_Recorded data:_

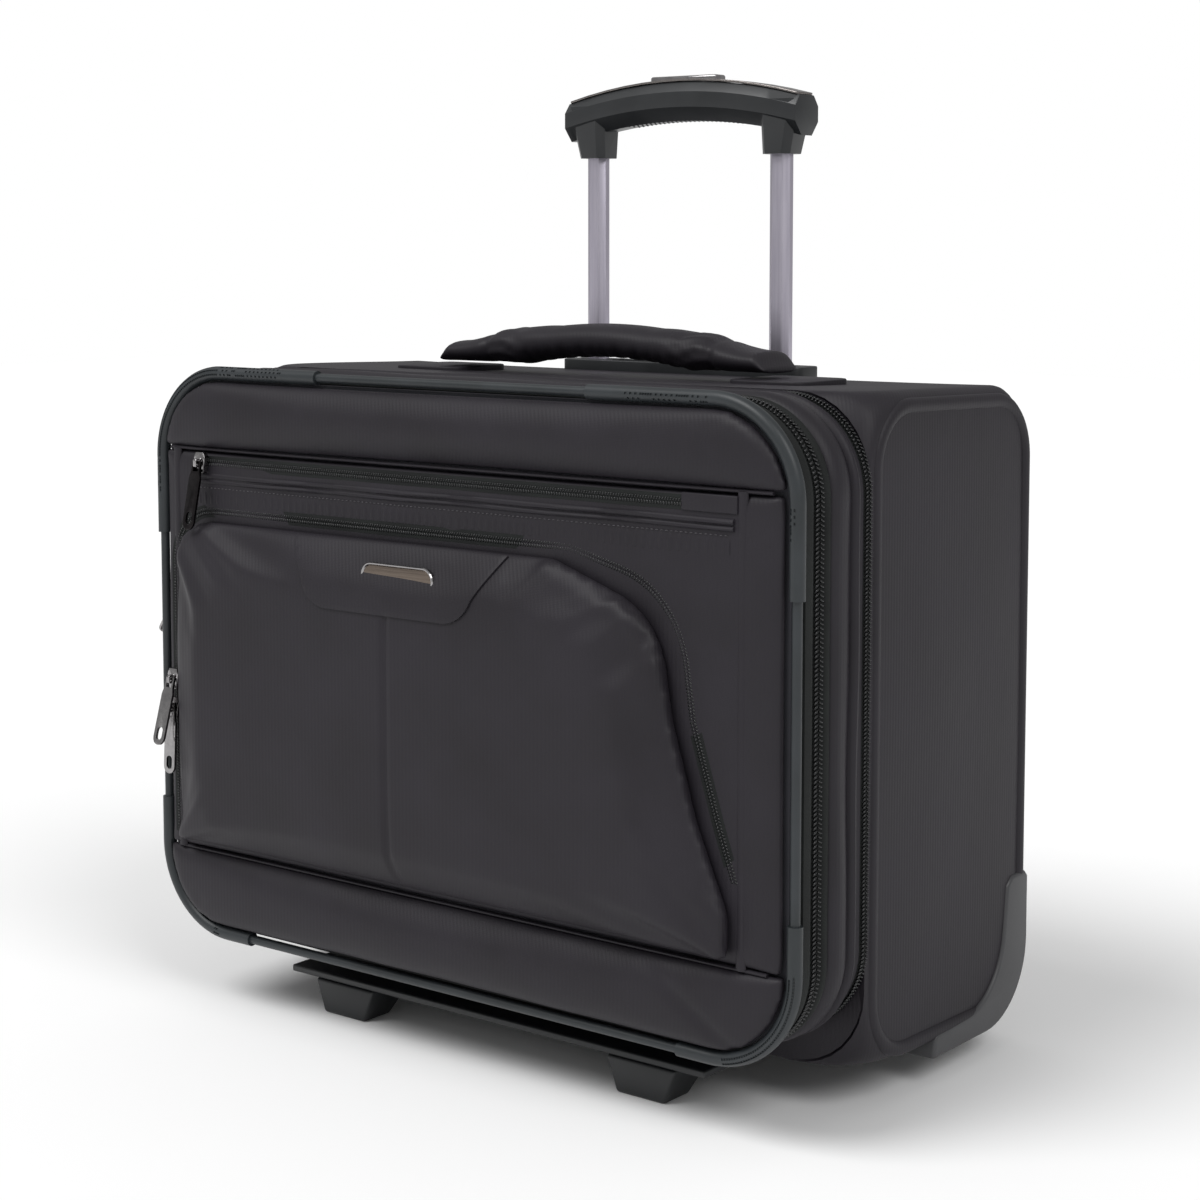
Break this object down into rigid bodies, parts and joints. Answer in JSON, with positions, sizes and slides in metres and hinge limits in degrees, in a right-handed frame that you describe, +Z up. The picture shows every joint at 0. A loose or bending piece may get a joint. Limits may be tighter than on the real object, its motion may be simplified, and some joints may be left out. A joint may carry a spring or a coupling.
{
  "type": "pilot rolling flight case",
  "caption": "Soft-sided pilot flight case on wheels, with front pockets, an organiser section and main compartment that zip open, a carry handle and a telescopic handle.",
  "frame": {"origin": "on the floor under the centre of the whole object at rest", "axes": "+X to the right seen from the front, -Y out of the front pockets, +Z up"},
  "size_m": [0.4776, 0.2636, 0.548],
  "materials": {
    "case_fabric": "fine black nylon with a soft sheen",
    "lining": "plain woven polyester",
    "guard_rubber": "satin moulded rubber, perforated",
    "moulded_plastic": "fine grained",
    "zip_tape": "knitted tape with polyester coil",
    "anodised_aluminium": "satin anodised",
    "mill_aluminium": "as drawn",
    "bright_nickel": "polished",
    "steel": "turned",
    "badge_bronze": "brushed dark bronze",
    "tyre": "matt rubber"
  },
  "bodies": {
    "case": {"rear_shell": "case_fabric", "rear_lining_panel": "lining", "main_zip_rear_half": "zip_tape", "base_platform": "moulded_plastic", "front_foot_left": "guard_rubber", "front_foot_right": "guard_rubber", "outer_tube_left": "mill_aluminium", "outer_tube_right": "mill_aluminium", "tube_bracket": "moulded_plastic", "handle_tray": "moulded_plastic", "wheel_guard_left": "moulded_plastic", "wheel_guard_right": "moulded_plastic", "axle_left": "steel", "axle_right": "steel"},
    "wheel_left": {"tyre_left": "tyre", "wheel_hub_left": "moulded_plastic"},
    "wheel_right": {"tyre_right": "tyre", "wheel_hub_right": "moulded_plastic"},
    "middle_stage": {"middle_tube_left": "anodised_aluminium", "middle_tube_right": "anodised_aluminium"},
    "top_stage": {"top_tube_left": "anodised_aluminium", "top_tube_right": "anodised_aluminium", "grip": "moulded_plastic", "grip_cover": "bright_nickel"},
    "button": {"release_button": "bright_nickel", "release_rod_left": "steel", "release_rod_right": "steel"},
    "carry_handle": {"carry_handle": "case_fabric"},
    "organiser": {"organiser_tray": "case_fabric", "main_zip_front_half": "zip_tape", "front_zip_rear_half": "zip_tape", "laptop_sleeve": "lining"},
    "front_flap": {"flap_board": "case_fabric", "front_zip_front_half": "zip_tape", "top_band": "case_fabric", "bottom_band": "case_fabric", "upper_pocket_panel": "case_fabric", "lower_pocket_panel": "case_fabric", "upper_pocket_zip": "zip_tape", "lower_pocket_zip": "zip_tape", "badge": "badge_bronze", "edge_piping": "guard_rubber", "corner_guard_top_left": "guard_rubber", "corner_guard_top_right": "guard_rubber", "corner_guard_bottom_left": "guard_rubber", "corner_guard_bottom_right": "guard_rubber"},
    "slider_upper_pocket": {"slider_upper_pocket": "bright_nickel"},
    "puller_upper_pocket": {"puller_upper_pocket": "bright_nickel"},
    "slider_lower_pocket_a": {"slider_lower_pocket_a": "bright_nickel"},
    "puller_lower_pocket_a": {"puller_lower_pocket_a": "bright_nickel"},
    "slider_lower_pocket_b": {"slider_lower_pocket_b": "bright_nickel"},
    "puller_lower_pocket_b": {"puller_lower_pocket_b": "bright_nickel"},
    "slider_front_zip_a": {"slider_front_zip_a": "bright_nickel"},
    "puller_front_zip_a": {"puller_front_zip_a": "bright_nickel"},
    "slider_front_zip_b": {"slider_front_zip_b": "bright_nickel"},
    "puller_front_zip_b": {"puller_front_zip_b": "bright_nickel"},
    "slider_main_zip_a": {"slider_main_zip_a": "bright_nickel"},
    "puller_main_zip_a": {"puller_main_zip_a": "bright_nickel"},
    "slider_main_zip_b": {"slider_main_zip_b": "bright_nickel"},
    "puller_main_zip_b": {"puller_main_zip_b": "bright_nickel"}
  },
  "joints": [
    {"name": "wheel_left_spin", "type": "hinge", "parent": "case", "child": "wheel_left", "pos_m": [-0.17865, 0.10428, 0.0275], "axis": [1, 0, 0], "continuous": true},
    {"name": "wheel_right_spin", "type": "hinge", "parent": "case", "child": "wheel_right", "pos_m": [0.20135, 0.10428, 0.0275], "axis": [1, 0, 0], "continuous": true},
    {"name": "middle_stage_slide", "type": "slide", "parent": "case", "child": "middle_stage", "axis": [0, 0, 1], "range_m": [0, 0.25]},
    {"name": "top_stage_slide", "type": "slide", "parent": "middle_stage", "child": "top_stage", "axis": [0, 0, 1], "range_m": [-0.1225, 0.13]},
    {"name": "button_press", "type": "slide", "parent": "top_stage", "child": "button", "axis": [0, 0, -1], "range_m": [0, 0.003], "stiffness_N_per_m": 400, "springref_m": -0.004},
    {"name": "carry_handle_tilt", "type": "hinge", "parent": "case", "child": "carry_handle", "pos_m": [0.01135, 0.03358, 0.3767], "axis": [1, 0, 0], "range_deg": [-15, 15]},
    {"name": "organiser_swing", "type": "hinge", "parent": "case", "child": "organiser", "pos_m": [0.01135, -0.04358, 0.042], "axis": [1, 0, 0], "range_deg": [0, 20]},
    {"name": "front_flap_swing", "type": "hinge", "parent": "organiser", "child": "front_flap", "pos_m": [0.01135, -0.08837, 0.042], "axis": [1, 0, 0], "range_deg": [0, 60]},
    {"name": "slider_upper_pocket_slide", "type": "slide", "parent": "front_flap", "child": "slider_upper_pocket", "axis": [1, 0, 0], "range_m": [0, 0.32]},
    {"name": "puller_upper_pocket_swing", "type": "hinge", "parent": "slider_upper_pocket", "child": "puller_upper_pocket", "pos_m": [-0.17065, -0.12026, 0.323], "axis": [-1, 0, 0], "range_deg": [0, 110]},
    {"name": "slider_lower_pocket_a_slide", "type": "slide", "parent": "front_flap", "child": "slider_lower_pocket_a", "axis": [0, 0, 1], "range_m": [0, 0.06]},
    {"name": "puller_lower_pocket_a_swing", "type": "hinge", "parent": "slider_lower_pocket_a", "child": "puller_lower_pocket_a", "pos_m": [-0.19615, -0.12026, 0.194], "axis": [-1, 0, 0], "range_deg": [0, 100]},
    {"name": "slider_lower_pocket_b_slide", "type": "slide", "parent": "front_flap", "child": "slider_lower_pocket_b", "axis": [0, 0, -1], "range_m": [0, 0.06]},
    {"name": "puller_lower_pocket_b_swing", "type": "hinge", "parent": "slider_lower_pocket_b", "child": "puller_lower_pocket_b", "pos_m": [-0.19615, -0.12026, 0.177], "axis": [-1, 0, 0], "range_deg": [-2, 14]},
    {"name": "slider_front_zip_a_slide", "type": "slide", "parent": "organiser", "child": "slider_front_zip_a", "axis": [0, 0, 1], "range_m": [0, 0.07]},
    {"name": "puller_front_zip_a_swing", "type": "hinge", "parent": "slider_front_zip_a", "child": "puller_front_zip_a", "pos_m": [-0.21628, -0.08837, 0.2465], "axis": [0, 1, 0], "range_deg": [-30, 85]},
    {"name": "slider_front_zip_b_slide", "type": "slide", "parent": "organiser", "child": "slider_front_zip_b", "axis": [0, 0, -1], "range_m": [0, 0.085]},
    {"name": "puller_front_zip_b_swing", "type": "hinge", "parent": "slider_front_zip_b", "child": "puller_front_zip_b", "pos_m": [-0.21628, -0.08837, 0.19], "axis": [0, 1, 0], "range_deg": [-23, 92]},
    {"name": "slider_main_zip_a_slide", "type": "slide", "parent": "organiser", "child": "slider_main_zip_a", "axis": [0, 0, 1], "range_m": [0, 0.07]},
    {"name": "puller_main_zip_a_swing", "type": "hinge", "parent": "slider_main_zip_a", "child": "puller_main_zip_a", "pos_m": [-0.21628, -0.04372, 0.235], "axis": [0, 1, 0], "range_deg": [-6, 110]},
    {"name": "slider_main_zip_b_slide", "type": "slide", "parent": "organiser", "child": "slider_main_zip_b", "axis": [0, 0, -1], "range_m": [0, 0.07]},
    {"name": "puller_main_zip_b_swing", "type": "hinge", "parent": "slider_main_zip_b", "child": "puller_main_zip_b", "pos_m": [-0.21628, -0.04372, 0.18], "axis": [0, 1, 0], "range_deg": [-6, 110]}
  ]
}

_Stated exercise:_ From the listing, copy every line where the string "that" appears.

_The reply:_
Break this object down into rigid bodies, parts and joints. Answer in JSON, with positions, sizes and slides in metres and hinge limits in degrees, in a right-handed frame that you describe, +Z up. The picture shows every joint at 0. A loose or bending piece may get a joint. Limits may be tighter than on the real object, its motion may be simplified, and some joints may be left out. A joint may carry a spring or a coupling.
  "caption": "Soft-sided pilot flight case on wheels, with front pockets, an organiser section and main compartment that zip open, a carry handle and a telescopic handle.",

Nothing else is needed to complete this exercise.